Walking in Step with Jesus
Joan now says something that really strikes me, “You don’t have to know your Bible backwards. All you need is two good ears and listen. Don’t preach and don’t ask a lot of questions unless invited. You need to know when to keep quiet. And that’s a fair bit of the time.”
Throughout our conversation it’s clear that as Joan walks with Jesus her focus has and will always be hospitality and prayer. She wanted her and Don to be a blessing to others in everything they did.
After Don passed away Joan continues to serve through prayer, including through the St George Ladies’ Prayer Group. This is a great source of comfort to Joan, “Lots of times when I have been stressed, I have often turned to Philippians 4:6 ‘don’t worry about anything but in everything, with prayer and petition and thanksgiving present your requests to God…”
As we finish our conversation, I realise Joan’s ethos to walking with Jesus is to “just be a blessing to the Lord’s servants.”

St George Ladies’ prayer Group

Beth Warren, Joan Donsworth, Beryl McKeown, Margaret Hinds, Sue Lilley and Gwenda Simpson
The St George Prayer Group has been running in various forms and places since near the beginning of GLO. Don and Joan saw the need to pray for missions and began attending prayer meetings as early as 1966. As the prayer group became bigger, they began hosting meetings in their home to help accommodate the numbers.

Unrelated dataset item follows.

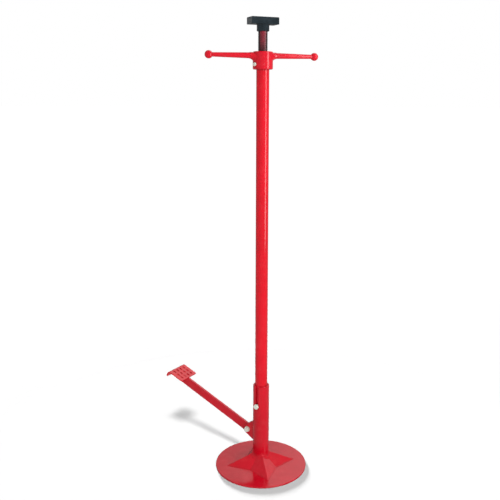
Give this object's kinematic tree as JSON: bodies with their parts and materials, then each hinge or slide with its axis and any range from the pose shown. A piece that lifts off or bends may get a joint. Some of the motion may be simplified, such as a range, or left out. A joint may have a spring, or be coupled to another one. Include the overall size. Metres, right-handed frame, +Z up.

Different people have come over the years, but in the last ten years it has been primarily a ladies prayer group with a focus on mission. These ladies are close friends and have supported each other with their love for the Lord Jesus. Prayer has brought them together.
Joan Donsworth, Margaret Hinds, Sue Lilley, Beryl McKeown, Gwenda Simpson, and Beth Warren are dedicated in continuing this mission of blessing the Lord’s servants through prayer.
The best way to describe this mission and these ladies is through Christine Bell’s words, “…they are prayer warriors, wonderful support, great encouragers… prayer has always been important to GLO’s ministries and GLO has been blessed by prayer. “
Beryl McKeown
“When I see prayer answered, even in the simplest things, it amazes me how God answers our need. How much He knows every detail of our lives and what we need.
To come to Him in prayer is a privilege.”
Sue Lilley on what prayer means to her...
“Me connecting with God and Him connecting with me. You get answers. He’s so real and caring and overwhelming in his…love.”